Now I am one kilo away from the weight the Obesitas Specialist said I should aim for, but I think I can lose some more weight. I’m not going to obsessively go on the scale to weigh myself all the time, though. I’ll just keep eating and drinking the way I am and go on the scale occasionally, but it certainly is a nice way to start the day. It cheered me up tremendously and I needed cheering up.

I was grumpy and out of sorts when I woke up this morning. I had a runny nose and an irritating cough all night. I must have eaten something at the party that I’m allergic too. I tried all kinds of food, so I don’t know what it was. Whatever I thought I could eat easily, I ate, including a wonderful paté and a piece of quiche. Needless to say, I’m itching in all the usual places now.

The party was fine. I had one glass of white wine and one beer. There were some people I knew there, so I was not completely out of my depth. I didn’t stay too long and as I was leaving, the DJ was setting up the sound system. It must have gotten quite noisy after that. That was at 10:30 and I thought it was a good time to go. I’m not one for big crowds anyway and it was starting to be a big crowd. At least the weather was nice and a large amount of people were out on the patio.

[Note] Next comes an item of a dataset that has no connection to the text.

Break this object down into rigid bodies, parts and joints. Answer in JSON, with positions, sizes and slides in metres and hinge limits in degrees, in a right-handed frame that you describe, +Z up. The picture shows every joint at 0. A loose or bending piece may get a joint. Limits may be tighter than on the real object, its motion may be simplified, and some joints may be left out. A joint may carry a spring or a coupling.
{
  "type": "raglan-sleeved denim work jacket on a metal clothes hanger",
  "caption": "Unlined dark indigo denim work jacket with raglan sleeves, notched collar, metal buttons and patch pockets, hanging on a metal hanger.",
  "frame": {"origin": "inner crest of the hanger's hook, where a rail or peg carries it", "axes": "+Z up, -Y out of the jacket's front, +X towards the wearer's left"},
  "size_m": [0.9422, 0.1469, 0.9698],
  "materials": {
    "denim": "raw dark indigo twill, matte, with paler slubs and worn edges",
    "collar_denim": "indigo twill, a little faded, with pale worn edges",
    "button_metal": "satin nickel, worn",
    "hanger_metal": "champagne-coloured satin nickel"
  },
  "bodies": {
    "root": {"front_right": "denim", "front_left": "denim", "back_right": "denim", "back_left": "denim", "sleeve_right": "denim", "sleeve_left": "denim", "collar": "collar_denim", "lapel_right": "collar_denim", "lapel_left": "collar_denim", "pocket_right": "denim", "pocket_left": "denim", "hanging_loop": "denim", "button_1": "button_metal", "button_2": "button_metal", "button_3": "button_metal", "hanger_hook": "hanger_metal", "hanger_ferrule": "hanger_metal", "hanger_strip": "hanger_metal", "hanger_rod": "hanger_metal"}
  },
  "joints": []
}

I rode my bike home through the dark night and was a little bit worried about that and didn’t dawdle. Nothing happened, of course, and there’s no reason to think that anything would. Not in this neighborhood. It’s just the idea of being a woman out there alone on your bike in the late evening. You always feel vulnerable.

Tyke was very happy to see me and got a good belly rub. He had found his lost tennis ball and was trying to keep track of two balls at the same time. It was very funny to watch him do it. One ball in his mouth and the other between his paws and that’s how he moved around the living room.

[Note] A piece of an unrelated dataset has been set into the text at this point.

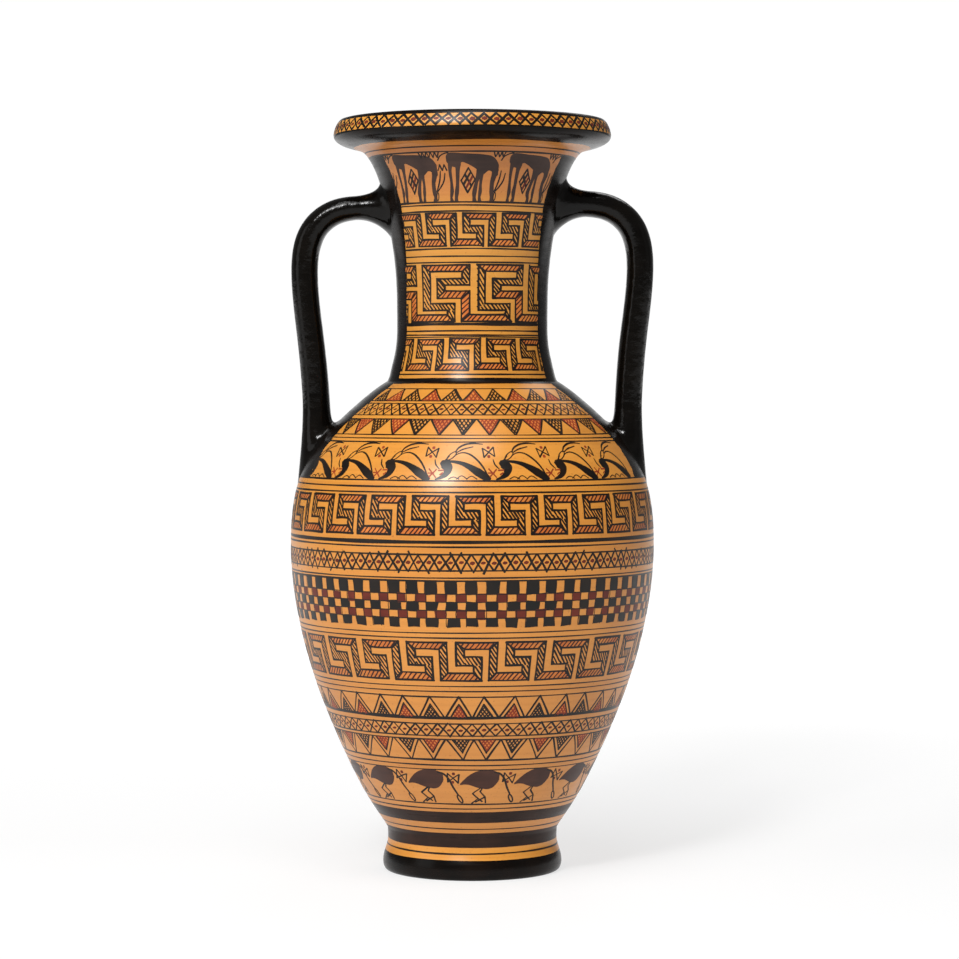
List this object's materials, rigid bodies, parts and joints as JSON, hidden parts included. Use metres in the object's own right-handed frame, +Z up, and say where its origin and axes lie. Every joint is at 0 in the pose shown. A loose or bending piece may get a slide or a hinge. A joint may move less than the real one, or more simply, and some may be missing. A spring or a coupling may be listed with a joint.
{
  "type": "amphora",
  "caption": "Tall clay amphora with vertical loop handles, ring foot, full shoulder, slender flaring neck and a flat-rimmed wide mouth.",
  "frame": {"origin": "on the vase's axis, in the plane of the standing ring", "axes": "+Z up along the vase's axis, +X through the right handle, -Y towards the front painted panel"},
  "size_m": [0.1941, 0.194, 0.4],
  "materials": {
    "painted_clay": "burnished orange clay with black and dark red slip painting",
    "black_banded_clay": "burnished clay, mostly covered in glossy black slip",
    "black_slip": "glossy black slip over clay"
  },
  "bodies": {
    "root": {"foot": "black_banded_clay", "lower_body": "painted_clay", "upper_body": "painted_clay", "neck": "painted_clay", "mouth_rim": "black_banded_clay", "left_handle": "black_slip", "right_handle": "black_slip", "left_upper_lute": "black_slip", "left_lower_lute": "black_slip", "right_upper_lute": "black_slip", "right_lower_lute": "black_slip"}
  },
  "joints": []
}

I was pleased to walk into the living room and see the coffee table and the area rug and the new plants in their lime green pots. When I bought those, I had not realized that I already had three other lime green pots, so it was a fortunate purchase, done completely subconsciously. I must have zeroed in on that color in the flower shop without being aware of it.

The colors in the living room are going to be black and dark gray with touches of red and light green. Yellow will be eliminated. There is only one house plant in a yellow pot and I will change that today. The newly washed, yellow, fleece blanket will not be put back, nor will the yellow pillows. I’ve bought two pillows with lime green covers instead. Yellow will be banished to the bedroom.

It is overcast and dark outside and it’s supposed to rain. It sure looks like it will. I don’t mind because I’m nice and cozy inside. I will do a few chores and take it easy today. There will be no grand deeds from me. My nose is still runny and I hope that will disappear soon. Of course, smoking doesn’t help that either. Tomorrow morning I quit and I’m looking forward to it. It will be a whole new challenge and one I’m cut out for. I’m not daunted by it, although maybe I should be.

Have a great day!

Ciao,
Nora

>How to get through a minimalistic day.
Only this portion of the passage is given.